When I said to the woman on the phone "I have no money", I don't think she quite got it. I really have NO money. I don't usually eat lunch at the moment because the $3 for a sandwich is half of the following days bus fare. The less I take from my parents, the better. After all, I had to borrow some money off them for a GST bill just a little while back.
Her rather snippish attitude and, her last line, "it was never really your money in the first place", which really describes the whole phone call, was interesting to say the least. Paying GST on money I had borrowed to pay my GST. It really wasn't my money at all.

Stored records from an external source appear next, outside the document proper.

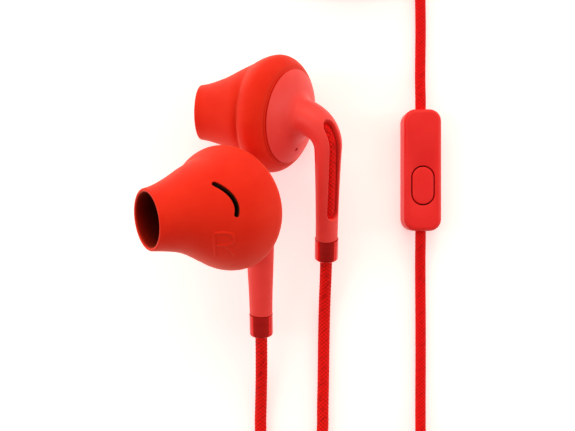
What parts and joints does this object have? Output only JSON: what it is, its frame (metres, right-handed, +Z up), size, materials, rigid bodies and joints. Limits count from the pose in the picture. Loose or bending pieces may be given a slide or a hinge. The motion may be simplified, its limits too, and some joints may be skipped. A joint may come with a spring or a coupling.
{
  "type": "wired earphones",
  "caption": "Wired in-ear earphones with soft covers, slotted stems and braided cords, an inline remote with a button, a splitter and a 3.5 mm plug.",
  "frame": {"origin": "on the surface that everything lies on, below the middle of the two earbuds", "axes": "+Z up from that surface, +Y from the earbuds' cord ends up along the cords towards the plug end, +X across"},
  "size_m": [0.0586, 0.1317, 0.0267],
  "materials": {
    "silicone": "soft matte red silicone",
    "shell_plastic": "satin coral red",
    "red_metal": "glossy deep red anodised",
    "branch_braid": "braided, bright red with darker flecks",
    "main_braid": "braided, bright red",
    "remote_plastic": "satin red",
    "plug_relief": "matte red",
    "gold": "polished gold plate",
    "black_plastic": "matte black",
    "steel": "brushed",
    "magnet": "nickel plate",
    "copper": "enamelled copper wire",
    "film": "thin clear film",
    "circuit_board": "solder mask green"
  },
  "bodies": {
    "earphones": {"right_front_shell": "black_plastic", "right_front_grille": "steel", "right_rear_shell": "shell_plastic", "right_collar": "red_metal", "right_stem_cord": "branch_braid", "right_magnet_cup": "steel", "right_magnet": "magnet", "right_top_plate": "steel", "right_driver_frame": "black_plastic", "right_driver_board": "circuit_board", "left_front_shell": "black_plastic", "left_front_grille": "steel", "left_rear_shell": "shell_plastic", "left_collar": "red_metal", "left_stem_cord": "branch_braid", "left_magnet_cup": "steel", "left_magnet": "magnet", "left_top_plate": "steel", "left_driver_frame": "black_plastic", "left_driver_board": "circuit_board", "remote_rear_shell": "remote_plastic", "remote_front_shell": "remote_plastic", "remote_circuit_board": "circuit_board", "remote_switch": "black_plastic", "remote_microphone": "steel", "splitter_lower_shell": "remote_plastic", "splitter_upper_shell": "remote_plastic", "plug_strain_relief": "plug_relief", "plug_grip": "red_metal", "plug_sleeve": "gold", "plug_insulator_1": "black_plastic", "plug_ring_1": "gold", "plug_insulator_2": "black_plastic", "plug_ring_2": "gold", "plug_insulator_3": "black_plastic", "plug_tip": "gold", "right_cord_upper": "branch_braid", "right_cord_lower": "branch_braid", "left_cord_upper": "branch_braid", "left_cord_lower": "branch_braid", "main_cord_lower": "main_braid", "main_cord_upper": "main_braid", "left_cord_coil": "branch_braid", "right_cord_coil": "branch_braid", "main_cord_coil": "main_braid"},
    "right_cover": {"right_silicone_cover": "silicone"},
    "left_cover": {"left_silicone_cover": "silicone"},
    "right_diaphragm": {"right_diaphragm": "film", "right_voice_coil": "copper"},
    "left_diaphragm": {"left_diaphragm": "film", "left_voice_coil": "copper"},
    "button": {"remote_button": "remote_plastic"}
  },
  "joints": [
    {"name": "right_cover_pull", "type": "slide", "parent": "earphones", "child": "right_cover", "axis": [-0.497, -0.189, 0.8469], "range_m": [0, 0.012]},
    {"name": "left_cover_pull", "type": "slide", "parent": "earphones", "child": "left_cover", "axis": [-0.8483, 0.1931, -0.4931], "range_m": [0, 0.012]},
    {"name": "right_diaphragm_travel", "type": "slide", "parent": "earphones", "child": "right_diaphragm", "axis": [-0.497, -0.189, 0.8469], "range_m": [-0.0002, 0.0002], "stiffness_N_per_m": 100},
    {"name": "left_diaphragm_travel", "type": "slide", "parent": "earphones", "child": "left_diaphragm", "axis": [-0.8483, 0.1931, -0.4931], "range_m": [-0.0002, 0.0002], "stiffness_N_per_m": 100},
    {"name": "button_press", "type": "slide", "parent": "earphones", "child": "button", "axis": [0, 0, -1], "range_m": [0, 0.00025], "stiffness_N_per_m": 400}
  ]
}
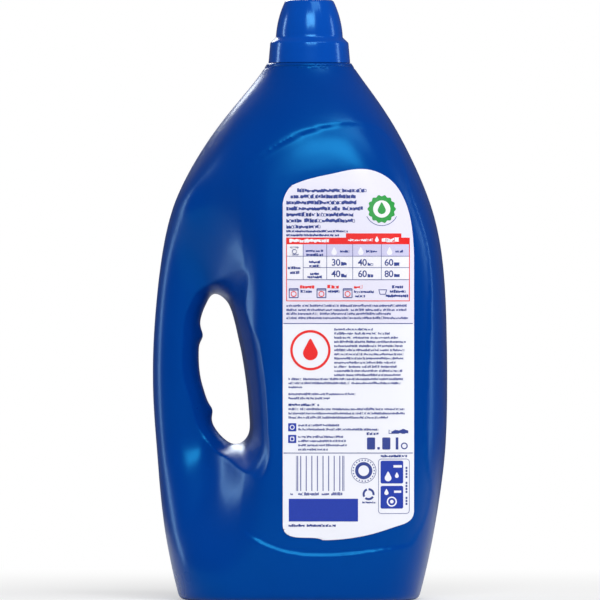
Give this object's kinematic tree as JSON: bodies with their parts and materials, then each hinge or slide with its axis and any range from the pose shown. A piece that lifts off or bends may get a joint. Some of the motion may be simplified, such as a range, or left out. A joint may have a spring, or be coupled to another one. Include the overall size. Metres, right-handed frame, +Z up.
{
  "type": "laundry detergent bottle",
  "caption": "Blow-moulded plastic laundry detergent bottle with a through handle, a rear label, a drain-back pouring insert and a smooth domed dosing cap that lifts off.",
  "frame": {"origin": "middle of the overall box, on the plane of the standing ring", "axes": "+Z up along the neck, +X from the handle towards the far side, -Y out of the rear label"},
  "size_m": [0.1827, 0.1286, 0.372],
  "materials": {
    "bottle_body": "satin blow-moulded polyethylene, deep blue",
    "insert_plastic": "satin injection-moulded polyethylene, natural white",
    "cap_plastic": "glossy injection-moulded polypropylene, blue",
    "label_film": "printed white film with a soft sheen"
  },
  "bodies": {
    "bottle": {"bottle": "bottle_body", "pouring_insert": "insert_plastic", "rear_label": "label_film"},
    "dosing_cap": {"dosing_cap": "cap_plastic"}
  },
  "joints": [
    {"name": "cap_lift", "type": "slide", "parent": "bottle", "child": "dosing_cap", "axis": [0, 0, 1], "range_m": [0, 0.06]}
  ]
}
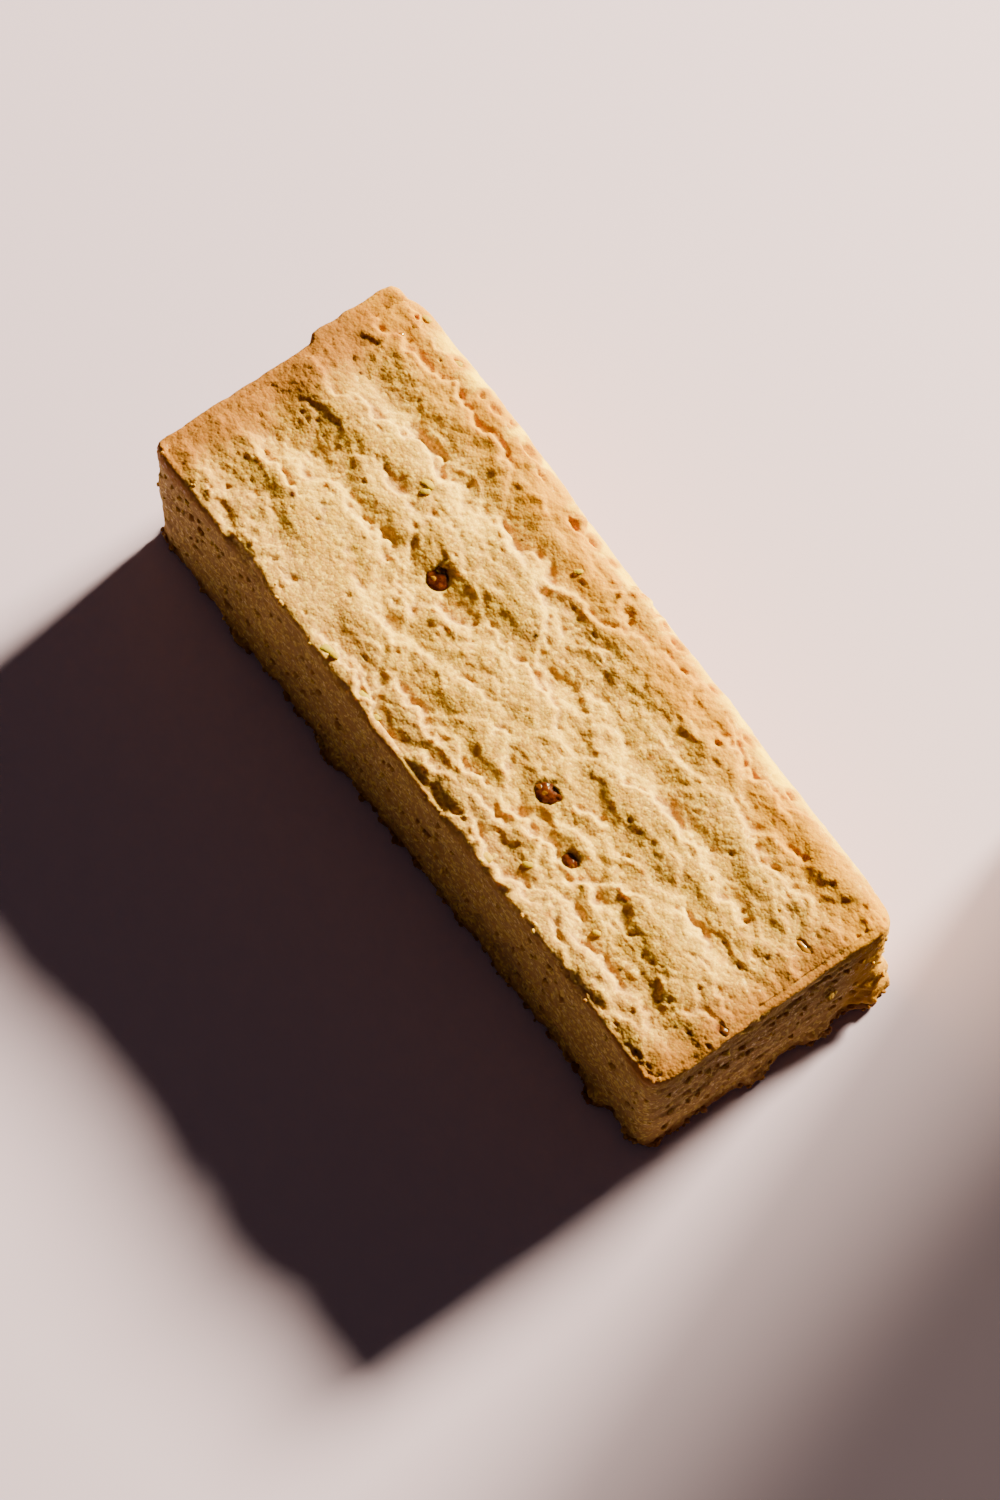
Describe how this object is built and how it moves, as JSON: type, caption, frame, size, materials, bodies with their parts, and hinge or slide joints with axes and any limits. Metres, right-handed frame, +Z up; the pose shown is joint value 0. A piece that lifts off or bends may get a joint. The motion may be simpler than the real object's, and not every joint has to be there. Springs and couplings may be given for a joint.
{
  "type": "shortbread biscuit",
  "caption": "Thick oblong finger of baked shortbread with a torn golden top, crisp knife-cut sides, one rounded rim and a browned, slightly ragged foot.",
  "frame": {"origin": "middle of the finger's box, on its underside", "axes": "+X along the length towards the end with the narrower, thinner section; +Y across the width towards the rounded rim of the slab; +Z up from the underside to the top"},
  "size_m": [0.0776, 0.03, 0.0202],
  "materials": {
    "baked_shortbread": "dry, granular pale gold crumb, browner at the ends, with a dark brown underside",
    "melted_sugar": "glossy dark red-brown caramel",
    "lemon_zest": "waxy yellow to yellow-green flecks"
  },
  "bodies": {
    "root": {"shortbread": "baked_shortbread"}
  },
  "joints": []
}
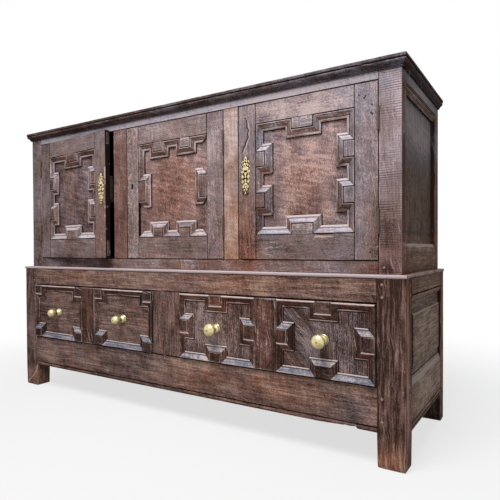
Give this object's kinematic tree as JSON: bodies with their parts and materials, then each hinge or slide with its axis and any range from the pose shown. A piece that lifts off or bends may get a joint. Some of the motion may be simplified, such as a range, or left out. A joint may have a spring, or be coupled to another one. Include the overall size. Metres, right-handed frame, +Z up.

Perhaps IRD could look for friendlier staff? People who are willing to talk with you rather than at you?
So I guess all that's left really is for IRD to do is to sue me. Look at all the neat things they'll get! Two pairs of shoes that need replacing, a pair of holey jeans, another pair that's looking pretty close to having a hole in much the same spot, a shirt (which is actually my father's but which I've conveniently nicked because it looks much better on me) and a netbook (covering both my birthday and this Christmas' presents for the year) which, when it was brought for me, cost $280 (factor in depreciation and it's probably worth quite a bit less now).
And the really silly bit? I would have had to work around 65 hours every week of the year at that same rate in order to go over the $60,000 threshold. Instead, I have a tax bill, an accountants bill and a receding hairline. Perhaps I should have negotiated on my own behalf rather than blindly taking what my Brother in law had found for me?
I know I'm playing the victim here. But really? They can't talk to me with some civility? I'm just some scum who's trying to dodge his taxes? It's actually a bit of a relief that they've gotten in touch with me. It was a great big sword hanging over my head. Perhaps I could marry IRD up with WINZ and see where that goes. Either which way, this is going to be an interesting little battle. However, given the tone of the phone call, I don't think IRD have a problem with shooting an unarmed (moneyless) man.
It's a pity - I rather like my shoes. They make Queen Street interesting on a wet day.